Scott Walker – Bish Bosch (4AD)

Reconozco que si me he decidido a escuchar el nuevo disco de Scott Walker ha sido por una mezcla de veneración hacia un artista siempre sorprendente y, quizás más decisivamente, para asegurarme que aquel mundo en que me crié en el que Walker orbitaba a su bola más allá del sistema musical conocido sigue existiendo. Mucho más tranquilo cuando comprobé la inmutabilidad del universo volví a caer en ese enorme abismo de incomprensión al intentar encontrar un significado que diera un sentido a la escucha. Aquí no pueden valer etiquetas como experimental o avant-garde si éstas van precedidas de la palabra música. Este disco, que cierra la trilogía que inició con Tilt (1995) y continuó con The Drift (2006), hay que escucharlo como el caótico registro ambiental que emana de las profundidades neuronales de un tipo realmente insondable.

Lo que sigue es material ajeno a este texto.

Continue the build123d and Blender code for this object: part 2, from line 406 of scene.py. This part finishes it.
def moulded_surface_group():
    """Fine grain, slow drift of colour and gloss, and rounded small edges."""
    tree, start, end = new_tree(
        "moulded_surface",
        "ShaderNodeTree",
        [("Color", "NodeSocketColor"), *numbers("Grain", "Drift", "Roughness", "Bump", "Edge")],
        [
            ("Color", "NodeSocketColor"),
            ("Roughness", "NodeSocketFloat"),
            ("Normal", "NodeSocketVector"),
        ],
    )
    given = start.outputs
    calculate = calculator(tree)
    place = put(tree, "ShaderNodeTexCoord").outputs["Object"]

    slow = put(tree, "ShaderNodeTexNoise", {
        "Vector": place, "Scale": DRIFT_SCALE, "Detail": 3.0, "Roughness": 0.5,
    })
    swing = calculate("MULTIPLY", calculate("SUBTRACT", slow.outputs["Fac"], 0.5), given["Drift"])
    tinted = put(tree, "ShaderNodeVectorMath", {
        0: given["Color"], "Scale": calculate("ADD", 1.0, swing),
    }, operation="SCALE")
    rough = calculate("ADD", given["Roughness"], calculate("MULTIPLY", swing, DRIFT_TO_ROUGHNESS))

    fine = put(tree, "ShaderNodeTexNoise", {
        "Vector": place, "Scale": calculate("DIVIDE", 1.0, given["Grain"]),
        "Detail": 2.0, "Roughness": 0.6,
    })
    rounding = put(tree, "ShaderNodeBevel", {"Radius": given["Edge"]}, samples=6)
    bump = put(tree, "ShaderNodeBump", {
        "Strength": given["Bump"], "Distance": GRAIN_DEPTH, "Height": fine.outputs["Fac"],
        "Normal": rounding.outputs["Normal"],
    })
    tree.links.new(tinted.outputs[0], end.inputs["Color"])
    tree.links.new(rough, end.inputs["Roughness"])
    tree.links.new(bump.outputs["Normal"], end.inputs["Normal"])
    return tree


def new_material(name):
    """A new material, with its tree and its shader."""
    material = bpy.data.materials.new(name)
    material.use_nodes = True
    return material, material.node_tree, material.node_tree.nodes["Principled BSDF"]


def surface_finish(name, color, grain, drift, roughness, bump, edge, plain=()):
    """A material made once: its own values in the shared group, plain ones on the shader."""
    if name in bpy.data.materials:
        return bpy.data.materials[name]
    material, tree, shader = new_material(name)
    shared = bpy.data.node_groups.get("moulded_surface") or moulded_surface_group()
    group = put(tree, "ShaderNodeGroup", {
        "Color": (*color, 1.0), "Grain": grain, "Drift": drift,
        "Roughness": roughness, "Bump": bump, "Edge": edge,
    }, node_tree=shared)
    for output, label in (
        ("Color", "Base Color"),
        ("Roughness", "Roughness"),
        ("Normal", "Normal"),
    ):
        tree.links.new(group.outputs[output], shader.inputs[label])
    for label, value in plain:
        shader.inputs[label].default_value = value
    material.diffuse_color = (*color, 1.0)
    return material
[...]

Es posible que alguien afirme entender o «coger» el disco, no se lo podría discutir. A mi me supera en ámbitos que ni tan siquiera sabía que existían. Éste es otro disco lleno de cacofonías a cuál más incomprensible (las de ventosidades solo las había escuchado en canciones ska-punk realmente cutres), asistimos impotentes al asesinato inmisericorde de la armonía y melodía, a un juego binario desquiciante de sonido-silencio, a un ambiente de ruido industrial que ni en un matadero del Tercer Reich sería permitido y en el que el mismo Walker canta, recita y susurra como un demente esquizofrénico. En medio de tanto dolor (más de una hora dura el parto) y alguna pizca de humor inclasificable, hay que tomarse el tiempo que haga falta para encontrar y traducir sus letras (uno es culto en inglés cuando comprende el vocabulario de Scott Walker) que son una pequeña maravilla a pesar de su dureza y su significado incierto. Si nos quería restregar por la cara sus fantasmas particulares y dejarnos perplejos y asombrados durante y tras su escucha no hay duda que ha vuelto a dar en la diana.

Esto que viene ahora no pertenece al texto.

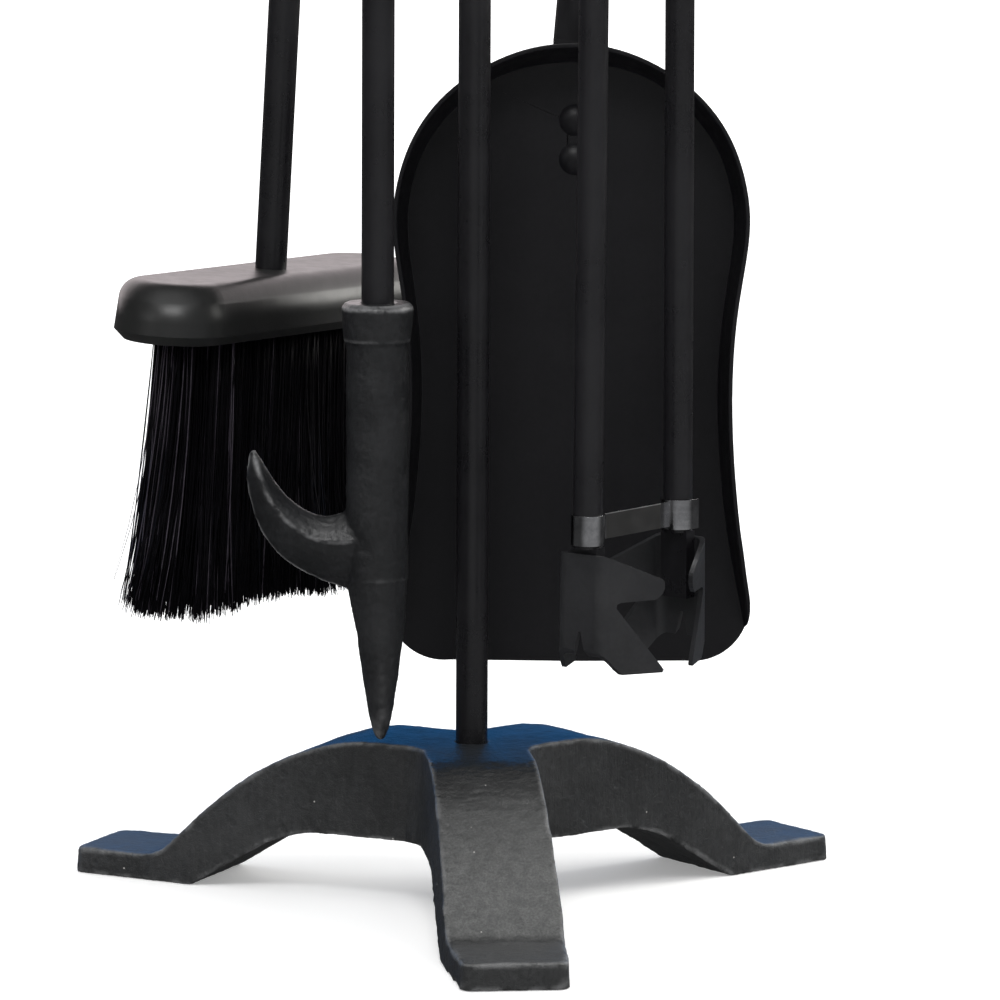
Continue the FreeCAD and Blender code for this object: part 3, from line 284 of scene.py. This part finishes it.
def strap(k, co, colour, ro, height, fine, mid, big):
    """The flat run between the clip's two sleeves: its upright faces get painted shade, darker metal standing in for
    dark reflections, while top-facing faces stay plated; a thin band at its top edge gets a near-white painted
    highlight.
    """
    sub = k.add("ShaderNodeVectorMath", _operation="DOT_PRODUCT")
    k.t.links.new(co, sub.inputs[0])
    sub.inputs[1].default_value = tuple(float(c) for c in clip_dir)
    off = k.math("ABSOLUTE", k.math("SUBTRACT", sub.outputs["Value"], clip_centre))
    # Upright faces between the sleeves take painted shade; the mask fades out on top-facing faces.
    painted_shade_face = k.span(off, clip_half * 0.53, clip_half * 0.50)
    geo = k.add("ShaderNodeNewGeometry")
    sep = k.add("ShaderNodeSeparateXYZ")
    k.t.links.new(geo.outputs["Normal"], sep.inputs[0])
    painted_shade_face = k.math("MULTIPLY", painted_shade_face, k.span(sep.outputs["Z"], 0.7, 0.3))
    place = k.add("ShaderNodeSeparateXYZ")
    k.t.links.new(co, place.inputs[0])
    # A thin band just under the strap's top edge is coloured near white: a painted highlight.
    painted_rim_highlight = k.span(place.outputs["Z"], clip_top - 0.0009, clip_top - 0.0006)
    face = k.mix(painted_rim_highlight, (0.20, 0.197, 0.193), (0.95, 0.95, 0.94))
    return k.mix(painted_shade_face, colour, face), k.math("ADD", ro, k.math("MULTIPLY", painted_shade_face, 0.22)), height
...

Quizás el problema con Scott Walker es que seguimos pensando en su obra en unos términos que él ha abandonado hace mucho tiempo. ¿Por qué culparle de que uno sea un gañán incapaz de comprender qué trata de decirnos con tanto ahínco? ¿Por qué enfadarse con él por no hacer un disco parecido al 99.9% de todo lo que se publica? ¿Hay que pedirle explicaciones por su obra cuando aceptamos sin rechistar las burdas excusas de otros músicos cuando publican discos sin relevancia? Si su reconversión en uno de los iconos del arte culto más ariscos e inaccesibles resultaba tan inesperada como si un día un Justin Bieber cincuentón se dedica a hacer discos de ópera moderna sobre bases de drones cantando una brutalmente trágica historia de sus días en Disney Channel, no menos sorprendente es que tras la aparente construcción irracional de Bish Bosch uno intuye que si fuera un poco más inteligente quizás llegaría a aprender algo de todo eso puesto que es evidente que es un trabajo que ha sido elaborado y pensado al milímetro por una mente tan superior que hasta parece fascismo.

Scott Walker supone una línea divisoria. Un raya trazada en la arena que solo puede prometer dolor, sufrimiento y también una vaga promesa de felicidad y recompensa a quienes se atrevan a traspasarla. Lo que resulta realmente curioso es que muchos que lo hacen no se contentan solo con disfrutar de tan ansiada meta si no que parece que solo encuentran el verdadero disfrute en ridiculizar a los muchos que, quietos al otro lado de la raya, seguimos debatiendo si todo es una broma increíblemente sutil o es que realmente somos tan tontos como parecemos.